> [DATA FOR PROCESSING]

■ ■ ■ ■

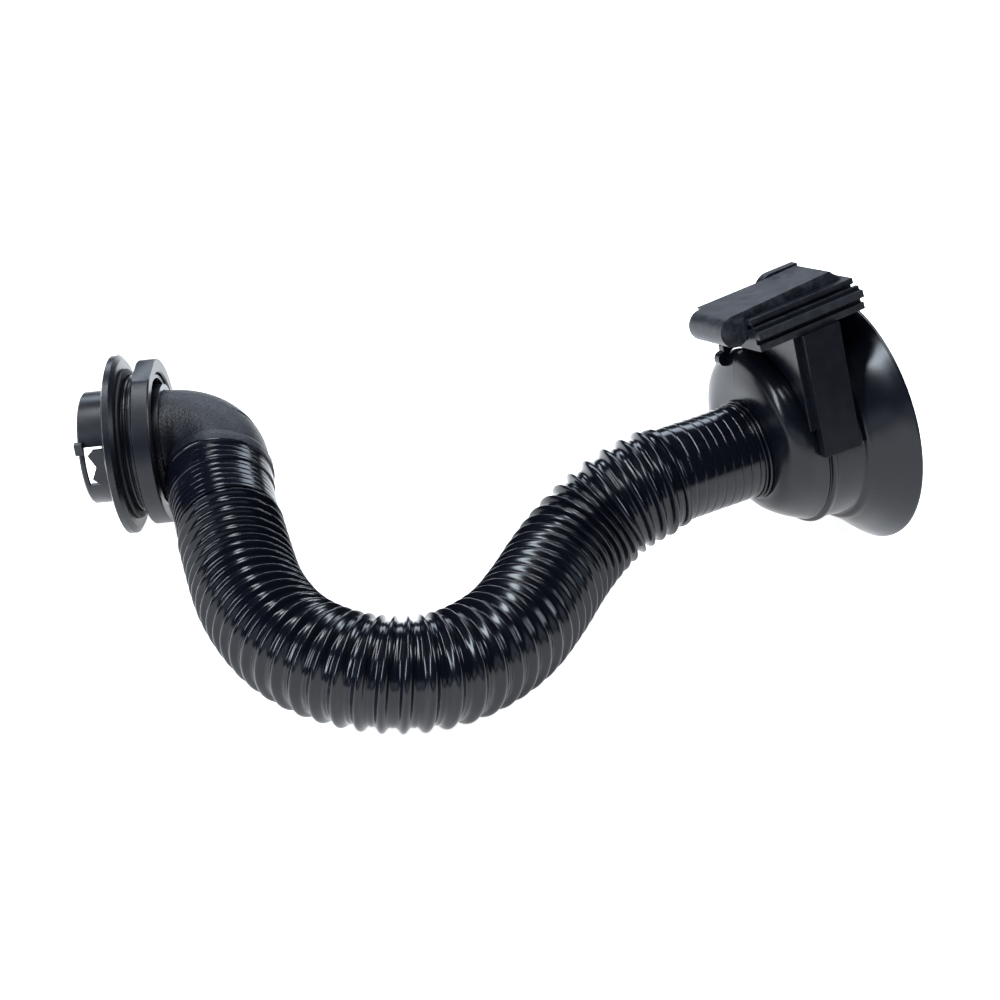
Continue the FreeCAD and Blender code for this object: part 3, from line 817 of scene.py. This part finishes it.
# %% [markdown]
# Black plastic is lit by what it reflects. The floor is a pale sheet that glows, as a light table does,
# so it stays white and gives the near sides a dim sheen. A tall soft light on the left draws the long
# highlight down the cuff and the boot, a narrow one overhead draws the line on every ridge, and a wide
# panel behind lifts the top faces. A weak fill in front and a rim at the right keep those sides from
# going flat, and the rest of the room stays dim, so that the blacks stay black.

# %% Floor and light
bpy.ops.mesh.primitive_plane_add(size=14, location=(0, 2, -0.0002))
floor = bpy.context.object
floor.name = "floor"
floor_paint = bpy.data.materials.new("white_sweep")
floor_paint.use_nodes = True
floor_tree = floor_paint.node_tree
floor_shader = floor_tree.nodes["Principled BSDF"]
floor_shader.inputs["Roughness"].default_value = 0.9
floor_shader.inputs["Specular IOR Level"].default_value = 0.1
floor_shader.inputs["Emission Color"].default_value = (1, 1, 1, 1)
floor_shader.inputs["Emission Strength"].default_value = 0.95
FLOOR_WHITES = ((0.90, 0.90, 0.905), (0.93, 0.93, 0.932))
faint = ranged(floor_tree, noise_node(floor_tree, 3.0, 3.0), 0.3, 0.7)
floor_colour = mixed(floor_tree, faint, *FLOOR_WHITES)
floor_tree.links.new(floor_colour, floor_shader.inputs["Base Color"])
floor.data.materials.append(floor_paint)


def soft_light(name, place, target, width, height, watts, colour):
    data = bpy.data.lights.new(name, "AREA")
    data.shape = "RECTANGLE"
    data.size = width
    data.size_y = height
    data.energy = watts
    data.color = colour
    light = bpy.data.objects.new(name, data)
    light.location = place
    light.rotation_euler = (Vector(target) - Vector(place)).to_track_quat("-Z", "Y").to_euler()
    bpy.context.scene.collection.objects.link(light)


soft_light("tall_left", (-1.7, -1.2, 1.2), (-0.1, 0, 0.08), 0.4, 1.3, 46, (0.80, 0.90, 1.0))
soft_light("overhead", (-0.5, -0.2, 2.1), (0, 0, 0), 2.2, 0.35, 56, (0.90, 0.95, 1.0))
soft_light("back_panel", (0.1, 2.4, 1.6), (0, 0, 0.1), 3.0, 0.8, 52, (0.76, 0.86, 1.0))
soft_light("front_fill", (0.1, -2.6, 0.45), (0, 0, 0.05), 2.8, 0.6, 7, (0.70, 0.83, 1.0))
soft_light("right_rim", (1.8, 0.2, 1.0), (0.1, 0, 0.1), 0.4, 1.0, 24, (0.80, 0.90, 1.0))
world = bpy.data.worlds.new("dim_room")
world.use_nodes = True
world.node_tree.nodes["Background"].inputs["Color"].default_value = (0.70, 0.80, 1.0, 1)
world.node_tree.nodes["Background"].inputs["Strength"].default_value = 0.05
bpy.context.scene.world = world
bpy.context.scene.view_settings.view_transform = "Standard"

■ ■ ■ ■

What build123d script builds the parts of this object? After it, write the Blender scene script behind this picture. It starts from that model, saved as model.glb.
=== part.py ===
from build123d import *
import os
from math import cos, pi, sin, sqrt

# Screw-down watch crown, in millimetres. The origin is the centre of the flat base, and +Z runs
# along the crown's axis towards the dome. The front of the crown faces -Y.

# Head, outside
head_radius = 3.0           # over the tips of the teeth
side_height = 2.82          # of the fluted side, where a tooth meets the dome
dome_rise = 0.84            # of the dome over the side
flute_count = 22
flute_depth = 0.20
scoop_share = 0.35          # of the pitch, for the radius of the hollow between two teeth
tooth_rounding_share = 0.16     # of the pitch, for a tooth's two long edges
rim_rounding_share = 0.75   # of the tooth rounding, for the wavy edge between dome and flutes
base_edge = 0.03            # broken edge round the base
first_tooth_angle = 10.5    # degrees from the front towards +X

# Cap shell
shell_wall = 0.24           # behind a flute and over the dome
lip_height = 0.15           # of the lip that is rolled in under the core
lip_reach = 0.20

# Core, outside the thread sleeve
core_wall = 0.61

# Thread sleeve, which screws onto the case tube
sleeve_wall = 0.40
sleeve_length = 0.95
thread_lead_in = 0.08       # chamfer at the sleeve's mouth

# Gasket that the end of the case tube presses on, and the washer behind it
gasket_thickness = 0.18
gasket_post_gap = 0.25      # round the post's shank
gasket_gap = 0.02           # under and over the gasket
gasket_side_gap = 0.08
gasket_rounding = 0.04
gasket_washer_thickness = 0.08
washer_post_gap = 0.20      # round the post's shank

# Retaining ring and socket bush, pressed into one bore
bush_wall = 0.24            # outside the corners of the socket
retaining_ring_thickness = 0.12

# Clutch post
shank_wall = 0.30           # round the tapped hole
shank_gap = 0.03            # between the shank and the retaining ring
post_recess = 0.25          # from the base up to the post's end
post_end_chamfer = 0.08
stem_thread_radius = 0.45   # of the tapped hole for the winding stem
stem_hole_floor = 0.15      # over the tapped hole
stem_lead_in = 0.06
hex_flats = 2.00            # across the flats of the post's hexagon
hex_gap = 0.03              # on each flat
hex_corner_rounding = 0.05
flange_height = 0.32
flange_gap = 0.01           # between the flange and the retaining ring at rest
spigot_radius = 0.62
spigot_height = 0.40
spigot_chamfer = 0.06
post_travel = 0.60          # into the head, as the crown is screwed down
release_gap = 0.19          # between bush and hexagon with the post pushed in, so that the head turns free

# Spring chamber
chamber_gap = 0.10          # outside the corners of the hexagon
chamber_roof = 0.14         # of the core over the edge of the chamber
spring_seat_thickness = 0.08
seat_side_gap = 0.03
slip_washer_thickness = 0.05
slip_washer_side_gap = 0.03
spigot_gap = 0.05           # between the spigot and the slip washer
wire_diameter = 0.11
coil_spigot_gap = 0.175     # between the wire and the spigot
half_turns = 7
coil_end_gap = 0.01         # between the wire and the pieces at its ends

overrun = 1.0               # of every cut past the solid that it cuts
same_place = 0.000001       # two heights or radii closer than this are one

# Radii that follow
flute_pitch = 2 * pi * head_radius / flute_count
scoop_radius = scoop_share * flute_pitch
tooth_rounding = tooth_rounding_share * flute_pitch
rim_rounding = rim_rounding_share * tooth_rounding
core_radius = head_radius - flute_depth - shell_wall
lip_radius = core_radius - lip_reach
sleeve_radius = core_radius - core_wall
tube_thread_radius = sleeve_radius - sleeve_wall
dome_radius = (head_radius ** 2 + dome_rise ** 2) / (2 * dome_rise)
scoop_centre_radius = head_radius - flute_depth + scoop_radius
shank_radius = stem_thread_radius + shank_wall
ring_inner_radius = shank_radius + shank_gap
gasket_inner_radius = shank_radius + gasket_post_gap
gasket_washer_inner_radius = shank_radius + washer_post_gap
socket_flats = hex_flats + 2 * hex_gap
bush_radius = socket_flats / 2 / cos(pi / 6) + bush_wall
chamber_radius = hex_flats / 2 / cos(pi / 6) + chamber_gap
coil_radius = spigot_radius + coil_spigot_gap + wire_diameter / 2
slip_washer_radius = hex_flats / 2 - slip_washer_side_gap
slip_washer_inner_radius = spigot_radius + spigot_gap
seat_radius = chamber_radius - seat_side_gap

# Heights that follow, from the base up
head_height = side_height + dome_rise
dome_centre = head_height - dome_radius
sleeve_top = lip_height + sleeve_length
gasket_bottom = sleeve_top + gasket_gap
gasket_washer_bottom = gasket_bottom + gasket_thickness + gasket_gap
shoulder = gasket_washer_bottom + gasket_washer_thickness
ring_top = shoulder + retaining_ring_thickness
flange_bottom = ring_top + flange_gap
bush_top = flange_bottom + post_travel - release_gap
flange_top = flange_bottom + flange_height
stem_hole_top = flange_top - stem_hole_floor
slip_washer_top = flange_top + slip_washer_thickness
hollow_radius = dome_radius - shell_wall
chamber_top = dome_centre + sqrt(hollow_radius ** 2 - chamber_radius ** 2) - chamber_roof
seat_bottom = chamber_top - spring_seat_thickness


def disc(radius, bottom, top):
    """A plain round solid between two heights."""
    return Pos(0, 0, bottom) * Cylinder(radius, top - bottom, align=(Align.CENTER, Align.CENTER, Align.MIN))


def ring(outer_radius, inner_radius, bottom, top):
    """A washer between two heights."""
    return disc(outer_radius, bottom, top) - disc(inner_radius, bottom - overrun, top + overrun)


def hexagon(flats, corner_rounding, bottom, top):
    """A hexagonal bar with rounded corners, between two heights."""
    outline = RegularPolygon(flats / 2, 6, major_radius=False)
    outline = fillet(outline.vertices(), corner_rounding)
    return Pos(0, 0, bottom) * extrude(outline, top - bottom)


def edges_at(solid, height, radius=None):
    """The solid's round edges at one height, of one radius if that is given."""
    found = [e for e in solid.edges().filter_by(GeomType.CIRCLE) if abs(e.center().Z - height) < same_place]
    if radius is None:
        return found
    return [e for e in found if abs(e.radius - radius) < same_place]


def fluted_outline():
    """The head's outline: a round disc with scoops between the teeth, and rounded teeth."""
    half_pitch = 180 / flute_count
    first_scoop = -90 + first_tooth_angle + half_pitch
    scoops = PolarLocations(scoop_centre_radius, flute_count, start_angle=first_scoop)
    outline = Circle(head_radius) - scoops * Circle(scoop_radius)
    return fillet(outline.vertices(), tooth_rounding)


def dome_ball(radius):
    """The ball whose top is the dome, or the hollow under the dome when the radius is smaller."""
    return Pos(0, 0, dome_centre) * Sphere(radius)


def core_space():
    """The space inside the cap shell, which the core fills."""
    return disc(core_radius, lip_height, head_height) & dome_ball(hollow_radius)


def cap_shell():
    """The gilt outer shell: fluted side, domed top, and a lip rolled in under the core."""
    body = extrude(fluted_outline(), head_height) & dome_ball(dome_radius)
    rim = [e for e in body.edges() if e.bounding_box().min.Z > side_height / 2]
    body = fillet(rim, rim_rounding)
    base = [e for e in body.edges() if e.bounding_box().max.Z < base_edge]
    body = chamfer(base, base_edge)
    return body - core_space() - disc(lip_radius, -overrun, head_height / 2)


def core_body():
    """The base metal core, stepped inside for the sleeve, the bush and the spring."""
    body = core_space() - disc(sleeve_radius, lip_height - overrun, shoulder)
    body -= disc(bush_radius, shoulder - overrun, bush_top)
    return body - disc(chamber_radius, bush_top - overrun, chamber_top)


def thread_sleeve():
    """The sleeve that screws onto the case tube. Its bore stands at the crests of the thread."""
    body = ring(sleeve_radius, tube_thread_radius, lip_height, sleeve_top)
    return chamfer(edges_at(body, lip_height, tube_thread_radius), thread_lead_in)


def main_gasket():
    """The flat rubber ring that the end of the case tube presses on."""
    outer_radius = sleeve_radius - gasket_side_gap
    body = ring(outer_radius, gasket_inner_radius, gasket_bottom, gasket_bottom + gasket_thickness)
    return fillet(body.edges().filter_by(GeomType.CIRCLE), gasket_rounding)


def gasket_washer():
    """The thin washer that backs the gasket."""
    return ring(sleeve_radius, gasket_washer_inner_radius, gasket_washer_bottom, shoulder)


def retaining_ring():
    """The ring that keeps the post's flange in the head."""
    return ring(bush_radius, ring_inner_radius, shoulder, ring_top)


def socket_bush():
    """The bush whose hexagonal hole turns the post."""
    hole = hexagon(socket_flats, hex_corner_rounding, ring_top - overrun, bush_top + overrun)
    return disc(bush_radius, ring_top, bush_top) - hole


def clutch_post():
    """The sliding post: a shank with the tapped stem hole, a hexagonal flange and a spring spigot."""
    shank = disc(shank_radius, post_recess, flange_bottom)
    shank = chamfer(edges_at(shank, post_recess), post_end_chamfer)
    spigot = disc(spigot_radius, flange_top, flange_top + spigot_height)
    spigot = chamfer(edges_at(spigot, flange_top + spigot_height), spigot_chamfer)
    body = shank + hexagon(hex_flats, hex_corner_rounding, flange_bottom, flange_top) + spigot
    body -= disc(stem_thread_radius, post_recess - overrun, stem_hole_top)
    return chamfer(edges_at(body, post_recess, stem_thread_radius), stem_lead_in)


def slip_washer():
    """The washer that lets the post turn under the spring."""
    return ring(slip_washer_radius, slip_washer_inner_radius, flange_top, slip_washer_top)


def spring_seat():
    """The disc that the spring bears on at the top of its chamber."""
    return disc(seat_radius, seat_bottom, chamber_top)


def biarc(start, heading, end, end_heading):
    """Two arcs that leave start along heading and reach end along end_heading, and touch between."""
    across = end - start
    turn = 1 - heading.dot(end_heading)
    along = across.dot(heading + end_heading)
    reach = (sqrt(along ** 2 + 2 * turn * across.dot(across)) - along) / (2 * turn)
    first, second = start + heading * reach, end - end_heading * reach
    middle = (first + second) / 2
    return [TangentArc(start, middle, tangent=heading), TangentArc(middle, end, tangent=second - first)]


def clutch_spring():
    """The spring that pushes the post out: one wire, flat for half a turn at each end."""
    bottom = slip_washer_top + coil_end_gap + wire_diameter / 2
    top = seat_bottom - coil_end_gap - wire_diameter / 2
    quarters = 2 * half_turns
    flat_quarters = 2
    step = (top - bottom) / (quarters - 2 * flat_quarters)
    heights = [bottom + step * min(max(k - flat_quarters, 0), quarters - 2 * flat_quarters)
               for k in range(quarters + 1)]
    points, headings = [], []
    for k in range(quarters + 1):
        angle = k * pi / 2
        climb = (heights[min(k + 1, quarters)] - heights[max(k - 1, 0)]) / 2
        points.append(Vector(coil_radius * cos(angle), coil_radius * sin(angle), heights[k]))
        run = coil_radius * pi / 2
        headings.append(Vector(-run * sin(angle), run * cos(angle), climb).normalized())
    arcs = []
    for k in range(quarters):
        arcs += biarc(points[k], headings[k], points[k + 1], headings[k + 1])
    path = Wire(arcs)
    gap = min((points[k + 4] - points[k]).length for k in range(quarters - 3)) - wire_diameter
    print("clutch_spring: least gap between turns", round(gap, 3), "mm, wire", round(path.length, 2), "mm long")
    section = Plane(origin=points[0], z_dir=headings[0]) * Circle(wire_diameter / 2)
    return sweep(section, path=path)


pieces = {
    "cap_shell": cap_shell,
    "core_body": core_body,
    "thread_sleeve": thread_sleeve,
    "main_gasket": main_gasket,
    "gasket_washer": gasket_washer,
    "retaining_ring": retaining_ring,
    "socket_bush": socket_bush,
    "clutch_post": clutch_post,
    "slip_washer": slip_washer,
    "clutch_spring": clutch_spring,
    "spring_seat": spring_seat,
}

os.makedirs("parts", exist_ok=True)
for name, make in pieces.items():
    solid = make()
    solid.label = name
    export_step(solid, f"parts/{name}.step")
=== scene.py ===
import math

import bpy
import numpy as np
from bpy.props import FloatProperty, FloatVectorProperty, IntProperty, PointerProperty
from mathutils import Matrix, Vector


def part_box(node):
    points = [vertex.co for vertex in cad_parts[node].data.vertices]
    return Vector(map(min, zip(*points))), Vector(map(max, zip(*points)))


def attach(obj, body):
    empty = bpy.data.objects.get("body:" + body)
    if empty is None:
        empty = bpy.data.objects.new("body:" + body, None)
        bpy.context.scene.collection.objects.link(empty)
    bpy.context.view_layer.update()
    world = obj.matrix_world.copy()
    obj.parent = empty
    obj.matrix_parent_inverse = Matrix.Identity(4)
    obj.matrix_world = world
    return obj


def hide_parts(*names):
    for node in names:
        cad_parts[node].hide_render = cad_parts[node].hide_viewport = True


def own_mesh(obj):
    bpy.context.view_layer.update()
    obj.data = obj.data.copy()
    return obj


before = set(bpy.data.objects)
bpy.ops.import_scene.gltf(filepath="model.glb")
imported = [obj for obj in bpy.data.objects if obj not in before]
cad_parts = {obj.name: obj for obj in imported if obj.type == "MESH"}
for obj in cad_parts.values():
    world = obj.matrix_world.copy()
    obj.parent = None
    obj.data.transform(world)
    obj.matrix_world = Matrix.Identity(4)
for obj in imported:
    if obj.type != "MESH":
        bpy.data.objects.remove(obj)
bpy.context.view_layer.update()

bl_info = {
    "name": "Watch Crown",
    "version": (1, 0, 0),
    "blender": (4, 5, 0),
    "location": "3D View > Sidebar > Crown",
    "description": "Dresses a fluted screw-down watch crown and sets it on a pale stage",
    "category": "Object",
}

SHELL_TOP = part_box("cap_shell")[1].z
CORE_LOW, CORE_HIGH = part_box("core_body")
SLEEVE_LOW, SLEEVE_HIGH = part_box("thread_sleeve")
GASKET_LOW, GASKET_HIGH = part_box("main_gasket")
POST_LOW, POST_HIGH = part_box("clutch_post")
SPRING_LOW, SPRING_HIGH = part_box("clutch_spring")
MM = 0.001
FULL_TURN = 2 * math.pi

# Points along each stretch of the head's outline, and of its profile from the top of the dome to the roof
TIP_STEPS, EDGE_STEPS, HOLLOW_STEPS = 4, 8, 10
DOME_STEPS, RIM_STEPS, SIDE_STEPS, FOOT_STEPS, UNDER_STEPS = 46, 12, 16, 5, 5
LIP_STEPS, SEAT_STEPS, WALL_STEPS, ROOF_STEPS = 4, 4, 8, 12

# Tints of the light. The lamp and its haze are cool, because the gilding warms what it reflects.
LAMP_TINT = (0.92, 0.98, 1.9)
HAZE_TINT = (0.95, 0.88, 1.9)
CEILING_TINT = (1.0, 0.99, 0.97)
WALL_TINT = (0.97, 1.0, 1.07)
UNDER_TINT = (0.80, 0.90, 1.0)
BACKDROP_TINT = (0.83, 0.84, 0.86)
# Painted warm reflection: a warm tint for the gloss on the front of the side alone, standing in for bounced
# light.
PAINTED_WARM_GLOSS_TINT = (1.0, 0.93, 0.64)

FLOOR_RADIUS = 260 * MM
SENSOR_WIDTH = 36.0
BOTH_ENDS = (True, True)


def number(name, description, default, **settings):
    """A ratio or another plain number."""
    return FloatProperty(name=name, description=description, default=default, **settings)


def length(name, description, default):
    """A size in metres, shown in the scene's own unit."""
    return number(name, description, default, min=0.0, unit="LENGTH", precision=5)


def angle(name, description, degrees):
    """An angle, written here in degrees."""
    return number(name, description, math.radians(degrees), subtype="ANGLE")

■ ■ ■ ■

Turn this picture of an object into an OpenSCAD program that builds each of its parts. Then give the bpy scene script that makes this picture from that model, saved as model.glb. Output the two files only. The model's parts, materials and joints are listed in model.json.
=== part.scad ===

■ ■ ■ ■

> [PROBLEM TO SOLVE] From the records above, quote only the lines running from the line with "Continue the FreeCAD" to the line with "# going flat, and", both lines included.

> [THE COMPLETED TASK]
Continue the FreeCAD and Blender code for this object: part 3, from line 817 of scene.py. This part finishes it.
# %% [markdown]
# Black plastic is lit by what it reflects. The floor is a pale sheet that glows, as a light table does,
# so it stays white and gives the near sides a dim sheen. A tall soft light on the left draws the long
# highlight down the cuff and the boot, a narrow one overhead draws the line on every ridge, and a wide
# panel behind lifts the top faces. A weak fill in front and a rim at the right keep those sides from
# going flat, and the rest of the room stays dim, so that the blacks stay black.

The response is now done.